Un impero del falso. E’ c’è da giurare che ci siano “cascati” anche tanti acquirenti brianzoli tra i 1.172 individuati che avrebbero acquistato on line calzature di noti marchi come originali mentre erano completamente false (ma ben fatte).
Era un 23enne milanese disabile motorio la mente del gruppo che aveva creato un sito ad hoc e due pagine sui social network. Nei giorni scorsi è finito in carcere. Nei suoi confronti la Polizia di Stato, al termine di una operazione chiamata “Fake shoes”, ha eseguito un’ordinanza di custodia cautelare. Un’altra ha riguardato un 22enne (agli arresti domiciliari) e un coetaneo (obbligo di presentazione alla Polizia Giudiziaria). A tutti è stata contestata l’associazione per delinquere finalizzata all’introduzione nel territorio dello Stato di prodotti con marchi contraffatti, truffa, ricettazione, indebito utilizzo di carte di pagamento intestate a terzi e autoriciclaggio. Indagati anche altri quattro ragazzi sempre tra i 22 e 23 anni.
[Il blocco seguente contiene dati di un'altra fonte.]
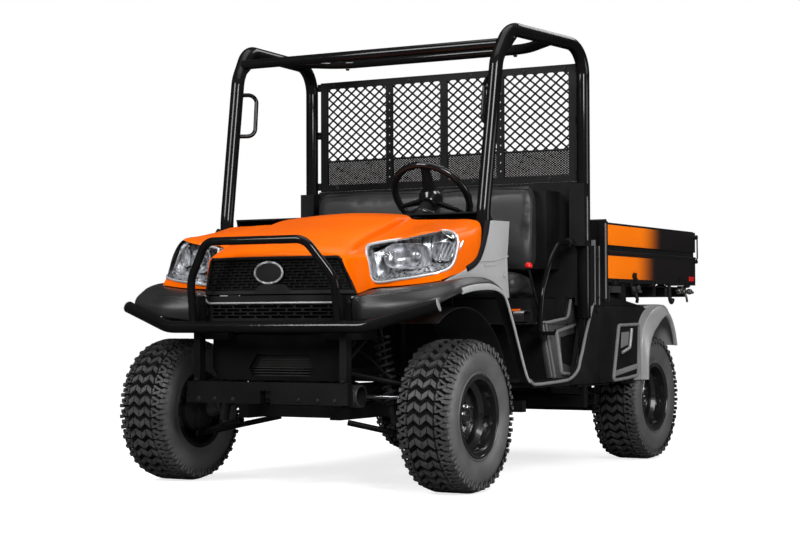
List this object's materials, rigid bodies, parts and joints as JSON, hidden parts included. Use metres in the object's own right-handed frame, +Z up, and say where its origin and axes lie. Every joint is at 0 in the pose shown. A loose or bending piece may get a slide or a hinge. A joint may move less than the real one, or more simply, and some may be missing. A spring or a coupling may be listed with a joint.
{
  "type": "side-by-side utility vehicle",
  "caption": "Side-by-side utility vehicle: open cab under a roll bar, split bench, steered front wheels, opening hood, and a tipping cargo bed with drop sides and tailgate.",
  "frame": {"origin": "on the ground under the middle of the vehicle's overall box", "axes": "-Y forward, +X to the vehicle's left, +Z up"},
  "size_m": [1.6, 3.042, 1.986],
  "materials": {
    "orange_paint": "gloss",
    "black_paint": "satin",
    "black_plastic": "grained",
    "gloss_black": "gloss",
    "grey_plastic": "satin",
    "seat_vinyl": "grained vinyl",
    "tyre_rubber": "matte",
    "cast_steel": "rough",
    "bright_steel": "brushed",
    "lamp": "clear",
    "bed_paint": "gloss"
  },
  "bodies": {
    "root": {"chassis_frame": "black_paint", "front_subframe": "black_paint", "rear_subframe": "black_paint", "suspension_arms": "black_paint", "shock_absorbers": "black_paint", "driveline": "cast_steel", "half_shafts": "cast_steel", "rear_axle": "black_paint", "steering_rack": "cast_steel", "front_fascia": "black_plastic", "radiator": "cast_steel", "bumper_bar": "black_paint", "brush_guard": "black_paint", "front_fenders": "black_plastic", "side_cowls": "grey_plastic", "dashboard": "black_plastic", "steering_column": "black_plastic", "floor_pan": "black_plastic", "seat_base": "black_plastic", "seat_cushions": "seat_vinyl", "seat_backs": "seat_vinyl", "bulkhead": "black_plastic", "hip_guards": "black_paint", "controls": "bright_steel", "roof_hoops": "black_paint", "rear_screen_frame": "black_paint", "rear_screen_mesh": "black_paint", "rear_fenders": "black_plastic", "engine_block": "cast_steel", "muffler": "cast_steel", "roll_bar_left": "black_paint", "roll_bar_right": "black_paint"},
    "hood": {"hood": "orange_paint", "headlights": "lamp", "upper_grille": "black_plastic"},
    "steering_wheel": {"steering_wheel": "gloss_black"},
    "bed": {"bed_deck": "black_paint", "bed_front_wall": "black_paint"},
    "tailgate": {"tailgate": "bed_paint"},
    "lift_barrel": {"lift_barrel": "black_paint"},
    "lift_rod": {"lift_rod": "bright_steel"},
    "knuckle_left": {"knuckle_left": "cast_steel"},
    "tie_rod_left": {"tie_rod_left": "bright_steel"},
    "side_gate_left": {"side_gate_left": "bed_paint"},
    "wheel_front_left": {"tyre_front_left": "tyre_rubber", "rim_front_left": "black_paint"},
    "wheel_rear_left": {"tyre_rear_left": "tyre_rubber", "rim_rear_left": "black_paint"},
    "knuckle_right": {"knuckle_right": "cast_steel"},
    "tie_rod_right": {"tie_rod_right": "bright_steel"},
    "side_gate_right": {"side_gate_right": "bed_paint"},
    "wheel_front_right": {"tyre_front_right": "tyre_rubber", "rim_front_right": "black_paint"},
    "wheel_rear_right": {"tyre_rear_right": "tyre_rubber", "rim_rear_right": "black_paint"}
  },
  "joints": [
    {"name": "steer_left", "type": "hinge", "parent": "root", "child": "knuckle_left", "pos_m": [0.59, -1.062, 0.31], "axis": [0, 0, 1], "range_deg": [-30, 30]},
    {"name": "steer_right", "type": "hinge", "parent": "root", "child": "knuckle_right", "pos_m": [-0.59, -1.062, 0.31], "axis": [0, 0, 1], "range_deg": [-30, 30]},
    {"name": "steering_wheel_turn", "type": "hinge", "parent": "root", "child": "steering_wheel", "pos_m": [0.275, -0.517, 1.236], "axis": [0, 0.766, 0.6428], "range_deg": [-450, 450]},
    {"name": "hood_tilt", "type": "hinge", "parent": "root", "child": "hood", "pos_m": [0, -0.762, 1.132], "axis": [-1, 0, 0], "range_deg": [0, 50]},
    {"name": "bed_tilt", "type": "hinge", "parent": "root", "child": "bed", "pos_m": [0, 1.268, 0.8], "axis": [-1, 0, 0], "range_deg": [0, 45]},
    {"name": "tailgate_drop", "type": "hinge", "parent": "bed", "child": "tailgate", "pos_m": [0, 1.511, 0.871], "axis": [-1, 0, 0], "range_deg": [0, 90]},
    {"name": "lift_barrel_swing", "type": "hinge", "parent": "root", "child": "lift_barrel", "pos_m": [0.31, 0.558, 0.4], "axis": [1, 0, 0], "range_deg": [0, 9.1]},
    {"name": "lift_rod_slide", "type": "slide", "parent": "lift_barrel", "child": "lift_rod", "axis": [0, 0.6979, 0.7162], "range_m": [0, 0.2305]},
    {"name": "wheel_front_left_spin", "type": "hinge", "parent": "knuckle_left", "child": "wheel_front_left", "pos_m": [0.685, -1.062, 0.31], "axis": [1, 0, 0], "continuous": true},
    {"name": "wheel_rear_left_spin", "type": "hinge", "parent": "root", "child": "wheel_rear_left", "pos_m": [0.625, 0.983, 0.31], "axis": [1, 0, 0], "continuous": true},
    {"name": "tie_rod_left_swing", "type": "hinge", "parent": "knuckle_left", "child": "tie_rod_left", "pos_m": [0.566, -1.174, 0.362], "axis": [0, 0, 1], "range_deg": [-30, 30]},
    {"name": "side_gate_left_drop", "type": "hinge", "parent": "bed", "child": "side_gate_left", "pos_m": [0.747, 0.838, 0.871], "axis": [0, 1, 0], "range_deg": [0, 90]},
    {"name": "wheel_front_right_spin", "type": "hinge", "parent": "knuckle_right", "child": "wheel_front_right", "pos_m": [-0.685, -1.062, 0.31], "axis": [1, 0, 0], "continuous": true},
    {"name": "wheel_rear_right_spin", "type": "hinge", "parent": "root", "child": "wheel_rear_right", "pos_m": [-0.625, 0.983, 0.31], "axis": [1, 0, 0], "continuous": true},
    {"name": "tie_rod_right_swing", "type": "hinge", "parent": "knuckle_right", "child": "tie_rod_right", "pos_m": [-0.566, -1.174, 0.362], "axis": [0, 0, 1], "range_deg": [-30, 30]},
    {"name": "side_gate_right_drop", "type": "hinge", "parent": "bed", "child": "side_gate_right", "pos_m": [-0.747, 0.838, 0.871], "axis": [0, -1, 0], "range_deg": [0, 90]}
  ],
  "couplings": [
    {"joint": "steer_right", "follows": "steer_left", "ratio": 1},
    {"joint": "steering_wheel_turn", "follows": "steer_left", "ratio": 15},
    {"joint": "tie_rod_left_swing", "follows": "steer_left", "ratio": -1},
    {"joint": "tie_rod_right_swing", "follows": "steer_left", "ratio": -1},
    {"joint": "lift_barrel_swing", "follows": "bed_tilt", "ratio": 0.201},
    {"joint": "lift_rod_slide", "follows": "bed_tilt", "m_per_rad": 0.2929}
  ]
}
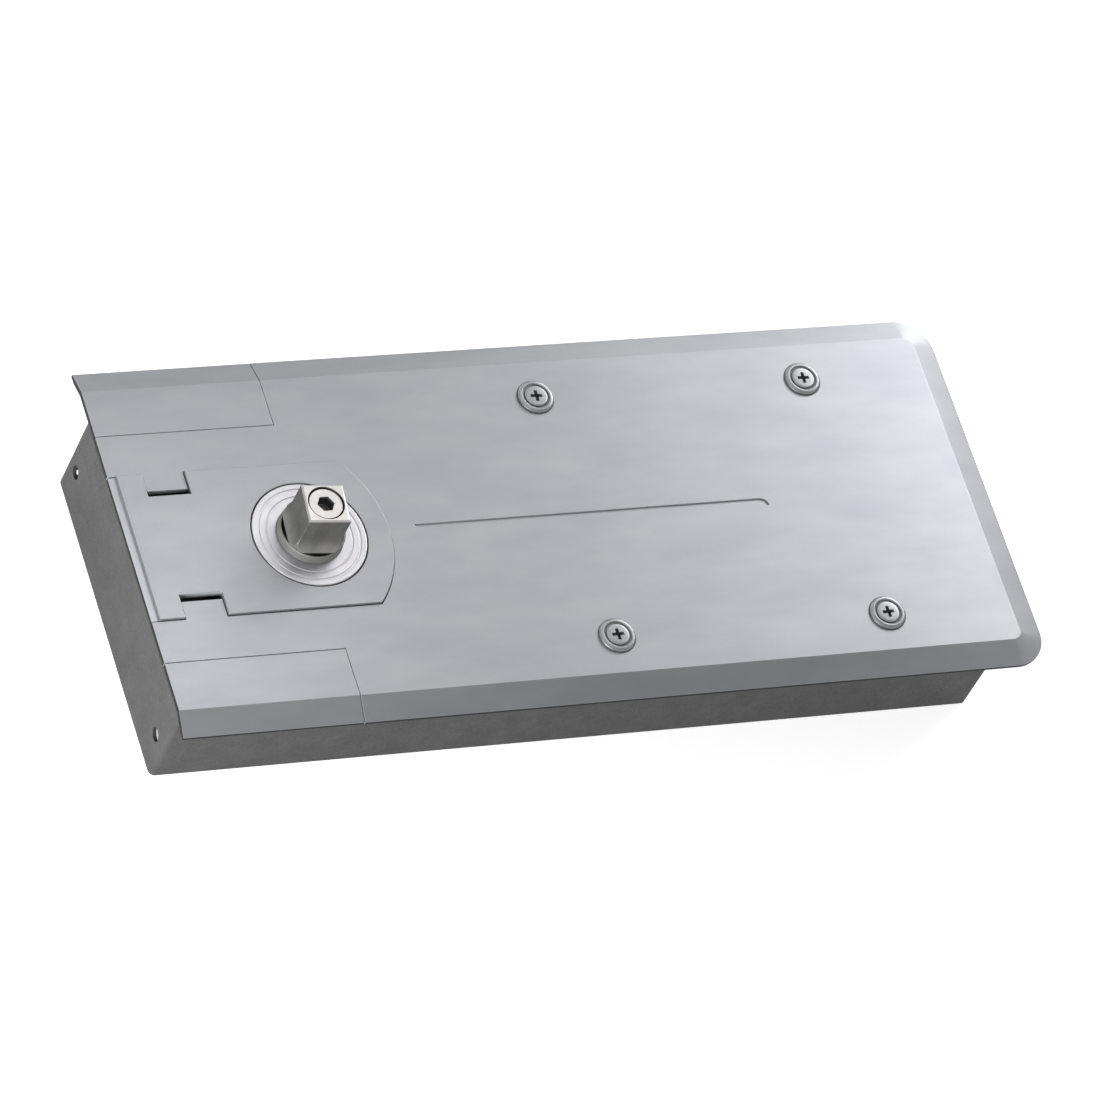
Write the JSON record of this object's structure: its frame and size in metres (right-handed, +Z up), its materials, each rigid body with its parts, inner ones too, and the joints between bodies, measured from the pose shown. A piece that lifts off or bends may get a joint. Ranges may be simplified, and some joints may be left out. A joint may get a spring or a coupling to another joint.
{
  "type": "floor spring",
  "caption": "Floor spring for a swing door: a heart-cam closer in a sheet-steel cement box under a bevelled stainless cover, with a square spindle insert standing in a turned ring.",
  "frame": {"origin": "on the spindle's axis, at the cover's top face", "axes": "+Z up along the spindle, +X along the cover to its far bevelled end, +Y to the back"},
  "size_m": [0.3583, 0.16, 0.0746],
  "materials": {
    "stainless_cover": "satin",
    "dark_sheet_steel": "matt, faintly cloudy",
    "plated_fasteners": "bright zinc plating",
    "cast_iron": "painted casting",
    "tool_steel": "ground and hardened",
    "bronze": "sintered bronze",
    "seal_rubber": "moulded",
    "plated_spindle": "pale plating over turned and milled steel"
  },
  "bodies": {
    "root": {"cover_plate": "stainless_cover", "spindle_access_plate": "stainless_cover", "corner_plate_back": "stainless_cover", "corner_plate_front": "stainless_cover", "backing_frame": "dark_sheet_steel", "cover_lugs": "dark_sheet_steel", "cement_box": "dark_sheet_steel", "floor_bosses": "dark_sheet_steel", "cup_washers": "plated_fasteners", "cover_screws": "plated_fasteners", "lug_nuts": "plated_fasteners", "levelling_screws": "plated_fasteners", "hold_down_screws": "plated_fasteners", "closer_body": "cast_iron", "body_lid": "cast_iron", "end_plug": "cast_iron", "lid_screws": "tool_steel", "power_spring": "tool_steel", "upper_bearing": "bronze", "lower_bearing": "bronze", "lid_gasket": "seal_rubber", "spindle_seal": "seal_rubber", "plug_seal": "seal_rubber"},
    "spindle": {"spindle": "plated_spindle", "spindle_ring": "plated_spindle", "spindle_insert": "plated_spindle", "spindle_screw": "plated_spindle", "heart_cam": "tool_steel", "cam_key": "tool_steel"},
    "carriage": {"lower_carriage_plate": "tool_steel", "upper_carriage_plate": "tool_steel", "carriage_yoke": "tool_steel", "yoke_pins": "plated_fasteners", "roller_pins": "plated_fasteners", "piston_rod": "tool_steel", "piston": "cast_iron", "piston_seal": "seal_rubber", "check_ball": "plated_fasteners"},
    "drive_roller": {"drive_roller": "tool_steel"},
    "return_roller": {"return_roller": "tool_steel"},
    "spring_adjuster": {"spring_adjuster": "tool_steel"},
    "closing_valve": {"closing_speed_valve": "plated_fasteners", "closing_valve_seal": "seal_rubber"},
    "latching_valve": {"latching_valve": "plated_fasteners", "latching_valve_seal": "seal_rubber"}
  },
  "joints": [
    {"name": "spindle_turn", "type": "hinge", "parent": "root", "child": "spindle", "pos_m": [0, 0, 0], "axis": [0, 0, 1], "range_deg": [0, 130], "stiffness_Nm_per_rad": 8, "springref_deg": -20.05},
    {"name": "carriage_slide", "type": "slide", "parent": "root", "child": "carriage", "axis": [1, 0, 0], "range_m": [0, 0.0165], "deforming": ["power_spring"]},
    {"name": "drive_roller_spin", "type": "hinge", "parent": "carriage", "child": "drive_roller", "pos_m": [0.021, 0, -0.02775], "axis": [0, 0, 1], "continuous": true},
    {"name": "return_roller_spin", "type": "hinge", "parent": "carriage", "child": "return_roller", "pos_m": [-0.04038, 0, -0.02775], "axis": [0, 0, 1], "continuous": true},
    {"name": "spring_adjuster_turn", "type": "hinge", "parent": "root", "child": "spring_adjuster", "pos_m": [0.2365, 0, -0.02775], "axis": [1, 0, 0], "range_deg": [-360, 360]},
    {"name": "closing_valve_turn", "type": "hinge", "parent": "root", "child": "closing_valve", "pos_m": [0.0835, 0.0224, -0.025], "axis": [0, 0, 1], "range_deg": [-180, 360]},
    {"name": "latching_valve_turn", "type": "hinge", "parent": "root", "child": "latching_valve", "pos_m": [0.1435, 0.0224, -0.025], "axis": [0, 0, 1], "range_deg": [-180, 360]}
  ],
  "couplings": [
    {"joint": "carriage_slide", "follows": "spindle_turn", "m_per_rad": 0.0061703}
  ]
}
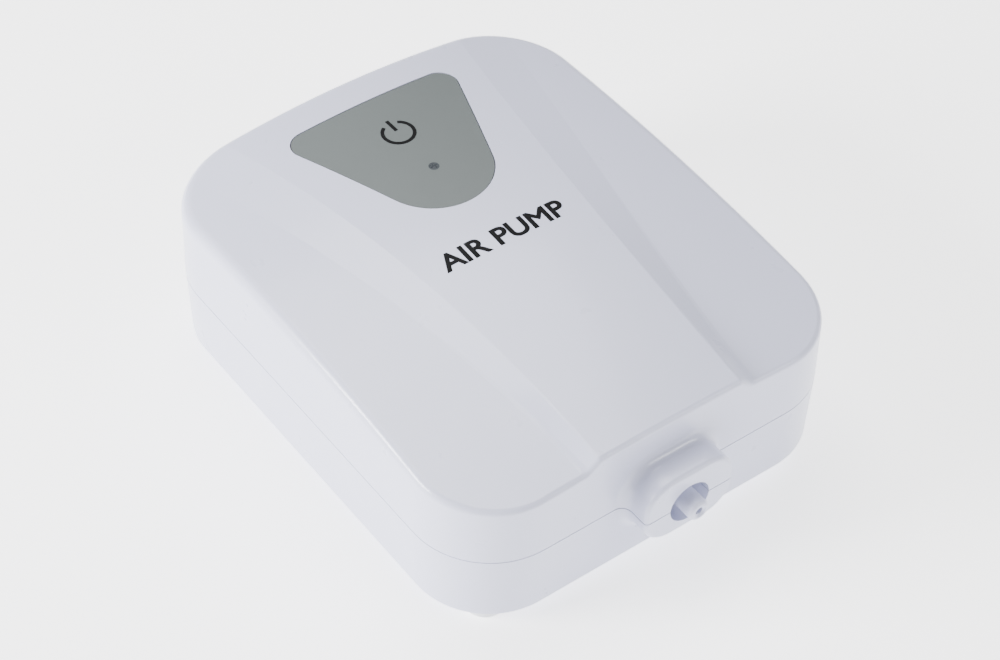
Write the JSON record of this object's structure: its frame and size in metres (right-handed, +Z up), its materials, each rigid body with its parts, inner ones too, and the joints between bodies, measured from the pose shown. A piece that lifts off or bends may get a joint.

L’indagine è partita a gennaio dopo una denuncia presentata presso il Commissariato Greco Turro di Milano: un giovane ha messo in dubbio la condotta di un coetaneo che aveva chiesto a lui e ad alcuni amici di attivare carte Postepay e di intestarsi utenze telefoniche salvo accorgersi che sui conti relativi alle carte erano transitate elevate somme di denaro. Nel frattempo sono state presentate altre due denunce simili al Compartimento Polizia Postale di Milano. E’ stata quindi avviata un’indagine congiunta, sotto la direzione della Procura milanese che ha permesso di identificare i vertici dell’organizzazione e di rinvenire, a seguito di perquisizione, 23 carte di pagamento, 3 personal computer e 17 apparecchi cellulari, un paio di sneakers ancora imballate e numerosi appunti relativi alla gestione di attività di commercializzazione di calzature sportive.
Dalle indagini successive – comprensive di analisi di conti correnti, apparecchi cellulari – è emerso il commercio di calzature. Sono stati anche scoperti numerosi conti correnti dove venivano fatti confluire i proventi illeciti, da reimpiegare nella medesima attività imprenditoriale o da investire in cripto-valute. L’attività di commercializzazione ha portato il gruppo a fatturare, per il solo 2020, una cifra che si aggira intorno ai 300mila euro, con utili stimati in 117mila euro.
Tutti i sodali avevano incarichi e ruoli ben precisi, una retribuzione mensile e il gruppo aveva studiato specifici sistemi di sicurezza per eliminare ogni traccia dell’attività illecita.
Nonostante la disabilità, il 23enne ritenuto il “capo” del gruppo è comunque stato ristretto in carcere in quanto, secondo il Gip: «L’estrema scaltrezza dell’indagato nell’avvalersi di strumenti informatici rende evidente e concreto l’elemento dell’attualità del pericolo da cui si evince l’alta probabilità del determinarsi di occasioni favorevoli alla commissione di nuovi reati. Appare evidente che anche il controllo elettronico presso l’abitazione non costituirebbe alcun ostacolo alla capacità criminale informatica».